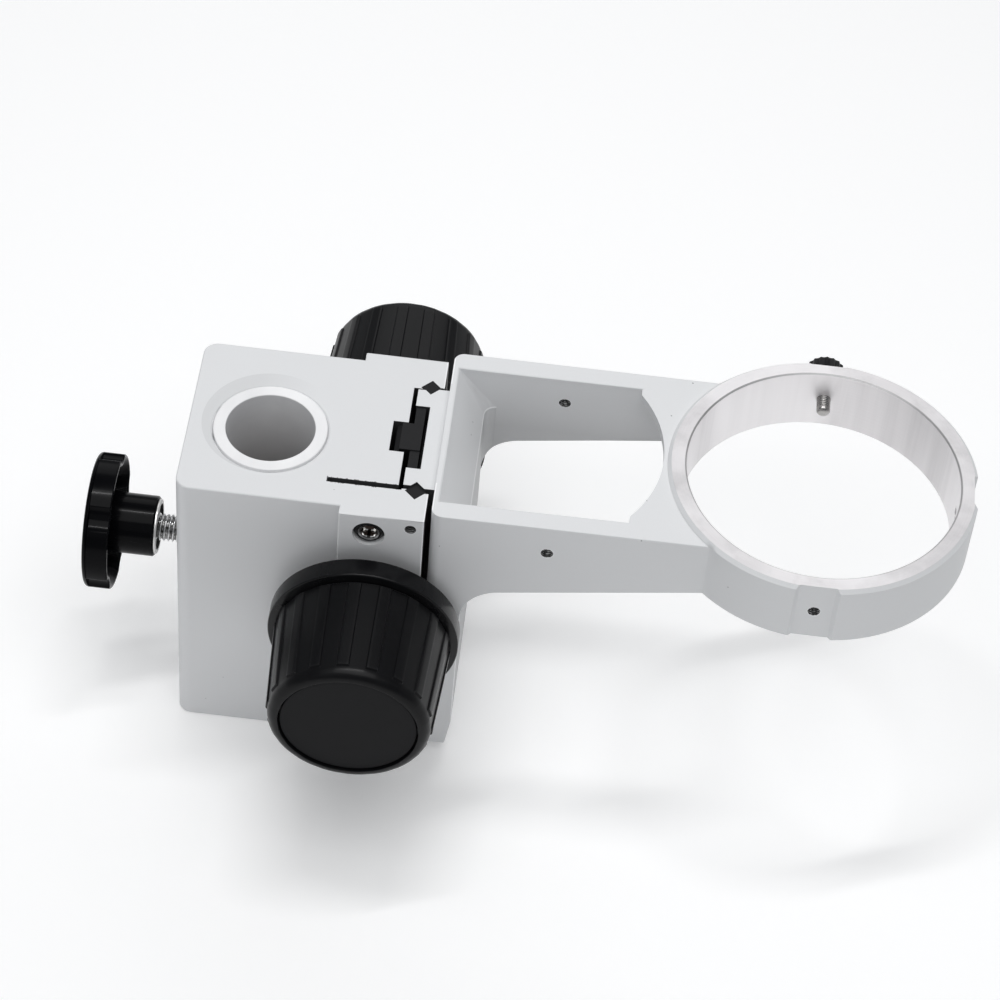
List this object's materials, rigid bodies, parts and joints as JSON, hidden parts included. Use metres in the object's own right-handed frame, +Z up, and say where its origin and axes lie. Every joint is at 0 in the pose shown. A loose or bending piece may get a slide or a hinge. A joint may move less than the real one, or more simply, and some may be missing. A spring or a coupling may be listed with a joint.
{
  "type": "microscope focusing stand",
  "caption": "Column-mounted microscope focusing stand: a dovetail slide driven by rack and pinion, ribbed coaxial knobs, a windowed arm and an open ring for the body.",
  "frame": {"origin": "on the column axis, level with the underside of the housing", "axes": "+Z up along the column, +X from the column towards the ring, +Y along the pinion shaft towards the side with the ring screw"},
  "size_m": [0.2482, 0.1448, 0.1039],
  "materials": {
    "light_paint": "fine powder coat, satin",
    "white_bush": "moulded, satin",
    "black_steel": "black oxide, oiled",
    "bright_steel": "bright machined",
    "bronze": "turned",
    "white_plastic": "plain",
    "black_plastic": "satin moulded",
    "gloss_black": "glossy moulded",
    "brass_tip": "turned"
  },
  "bodies": {
    "housing": {"focus_housing": "light_paint", "reducer_bush": "white_bush", "front_shaft_bush": "bronze", "back_shaft_bush": "bronze", "front_guide_bar": "black_steel", "back_guide_bar": "black_steel", "jaw_screws": "bright_steel", "bar_set_screws": "black_steel", "friction_washers": "white_plastic"},
    "arm": {"arm_casting": "light_paint", "rack": "black_steel", "rack_bar": "black_steel", "rack_screws": "bright_steel"},
    "knob_shaft": {"pinion_shaft": "bright_steel", "front_knob": "black_plastic", "front_knob_collar": "gloss_black", "front_knob_cap": "black_plastic", "back_knob": "black_plastic", "back_knob_collar": "gloss_black", "back_knob_cap": "black_plastic", "knob_screws": "bright_steel"},
    "clamp_tip": {"clamp_pad": "brass_tip"},
    "clamp_screw": {"clamp_stud": "bright_steel", "clamp_insert": "bright_steel", "clamp_knob": "gloss_black"},
    "ring_stud": {"ring_screw_stud": "bright_steel"},
    "ring_head": {"ring_screw_head": "black_steel"}
  },
  "joints": [
    {"name": "focus_slide", "type": "slide", "parent": "housing", "child": "arm", "axis": [0, 0, 1], "range_m": [-0.025, 0.025]},
    {"name": "focus_knobs", "type": "hinge", "parent": "housing", "child": "knob_shaft", "pos_m": [0.0318, 0.0027, 0.0586], "axis": [0, 1, 0], "range_deg": [-400, 400]},
    {"name": "clamp_feed", "type": "slide", "parent": "housing", "child": "clamp_tip", "axis": [-1, 0, 0], "range_m": [-0.0005, 0.006]},
    {"name": "clamp_turn", "type": "hinge", "parent": "clamp_tip", "child": "clamp_screw", "pos_m": [-0.048, 0, 0.0524], "axis": [-1, 0, 0], "range_deg": [-150, 1740]},
    {"name": "ring_screw_slide", "type": "slide", "parent": "arm", "child": "ring_stud", "axis": [0, 1, 0], "range_m": [-0.0027, 0.0056]},
    {"name": "ring_screw_turn", "type": "hinge", "parent": "ring_stud", "child": "ring_head", "pos_m": [0.1536, 0.05, 0.0937], "axis": [0, 1, 0], "range_deg": [-1400, 2890]}
  ],
  "couplings": [
    {"joint": "focus_knobs", "follows": "focus_slide", "rad_per_m": -277.78},
    {"joint": "clamp_turn", "follows": "clamp_feed", "rad_per_m": 5026.5},
    {"joint": "ring_screw_turn", "follows": "ring_screw_slide", "rad_per_m": 8976}
  ]
}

§ What you have to do:
Return the listing above word for word.

§ Solution for this task:
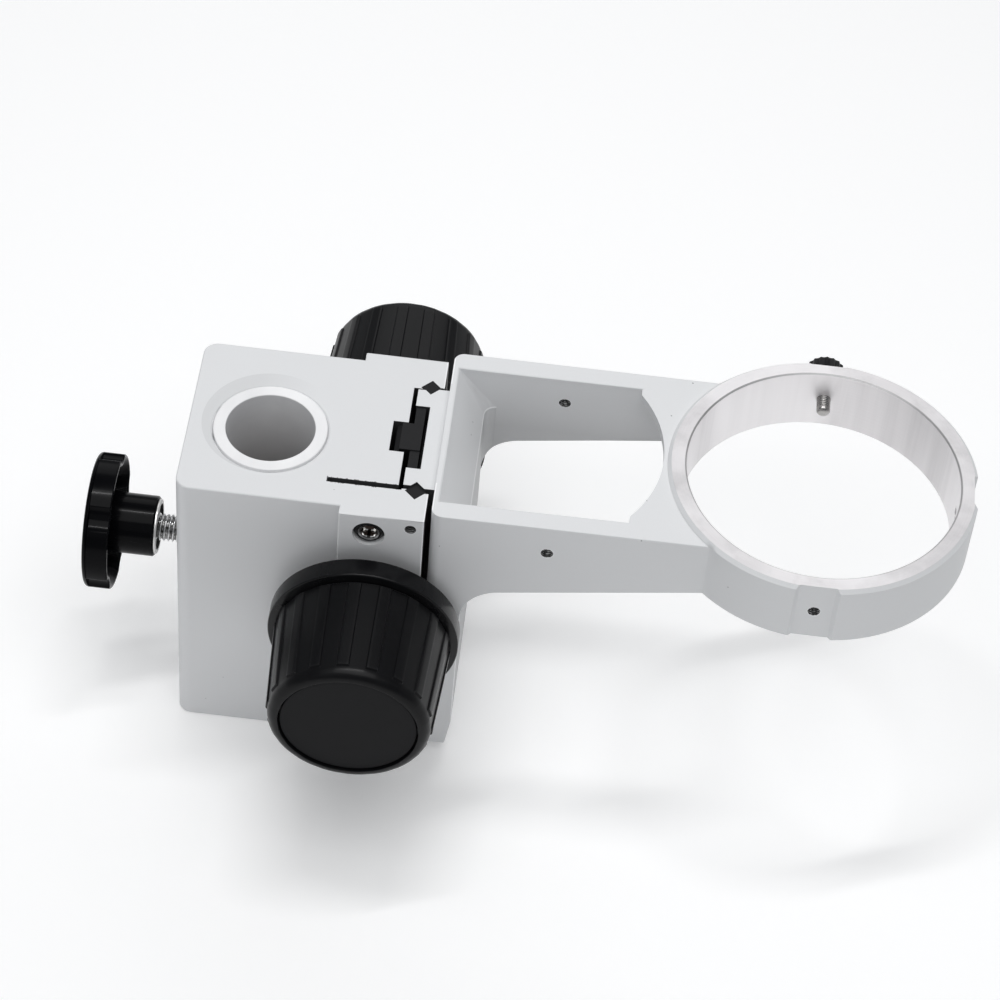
List this object's materials, rigid bodies, parts and joints as JSON, hidden parts included. Use metres in the object's own right-handed frame, +Z up, and say where its origin and axes lie. Every joint is at 0 in the pose shown. A loose or bending piece may get a slide or a hinge. A joint may move less than the real one, or more simply, and some may be missing. A spring or a coupling may be listed with a joint.
{
  "type": "microscope focusing stand",
  "caption": "Column-mounted microscope focusing stand: a dovetail slide driven by rack and pinion, ribbed coaxial knobs, a windowed arm and an open ring for the body.",
  "frame": {"origin": "on the column axis, level with the underside of the housing", "axes": "+Z up along the column, +X from the column towards the ring, +Y along the pinion shaft towards the side with the ring screw"},
  "size_m": [0.2482, 0.1448, 0.1039],
  "materials": {
    "light_paint": "fine powder coat, satin",
    "white_bush": "moulded, satin",
    "black_steel": "black oxide, oiled",
    "bright_steel": "bright machined",
    "bronze": "turned",
    "white_plastic": "plain",
    "black_plastic": "satin moulded",
    "gloss_black": "glossy moulded",
    "brass_tip": "turned"
  },
  "bodies": {
    "housing": {"focus_housing": "light_paint", "reducer_bush": "white_bush", "front_shaft_bush": "bronze", "back_shaft_bush": "bronze", "front_guide_bar": "black_steel", "back_guide_bar": "black_steel", "jaw_screws": "bright_steel", "bar_set_screws": "black_steel", "friction_washers": "white_plastic"},
    "arm": {"arm_casting": "light_paint", "rack": "black_steel", "rack_bar": "black_steel", "rack_screws": "bright_steel"},
    "knob_shaft": {"pinion_shaft": "bright_steel", "front_knob": "black_plastic", "front_knob_collar": "gloss_black", "front_knob_cap": "black_plastic", "back_knob": "black_plastic", "back_knob_collar": "gloss_black", "back_knob_cap": "black_plastic", "knob_screws": "bright_steel"},
    "clamp_tip": {"clamp_pad": "brass_tip"},
    "clamp_screw": {"clamp_stud": "bright_steel", "clamp_insert": "bright_steel", "clamp_knob": "gloss_black"},
    "ring_stud": {"ring_screw_stud": "bright_steel"},
    "ring_head": {"ring_screw_head": "black_steel"}
  },
  "joints": [
    {"name": "focus_slide", "type": "slide", "parent": "housing", "child": "arm", "axis": [0, 0, 1], "range_m": [-0.025, 0.025]},
    {"name": "focus_knobs", "type": "hinge", "parent": "housing", "child": "knob_shaft", "pos_m": [0.0318, 0.0027, 0.0586], "axis": [0, 1, 0], "range_deg": [-400, 400]},
    {"name": "clamp_feed", "type": "slide", "parent": "housing", "child": "clamp_tip", "axis": [-1, 0, 0], "range_m": [-0.0005, 0.006]},
    {"name": "clamp_turn", "type": "hinge", "parent": "clamp_tip", "child": "clamp_screw", "pos_m": [-0.048, 0, 0.0524], "axis": [-1, 0, 0], "range_deg": [-150, 1740]},
    {"name": "ring_screw_slide", "type": "slide", "parent": "arm", "child": "ring_stud", "axis": [0, 1, 0], "range_m": [-0.0027, 0.0056]},
    {"name": "ring_screw_turn", "type": "hinge", "parent": "ring_stud", "child": "ring_head", "pos_m": [0.1536, 0.05, 0.0937], "axis": [0, 1, 0], "range_deg": [-1400, 2890]}
  ],
  "couplings": [
    {"joint": "focus_knobs", "follows": "focus_slide", "rad_per_m": -277.78},
    {"joint": "clamp_turn", "follows": "clamp_feed", "rad_per_m": 5026.5},
    {"joint": "ring_screw_turn", "follows": "ring_screw_slide", "rad_per_m": 8976}
  ]
}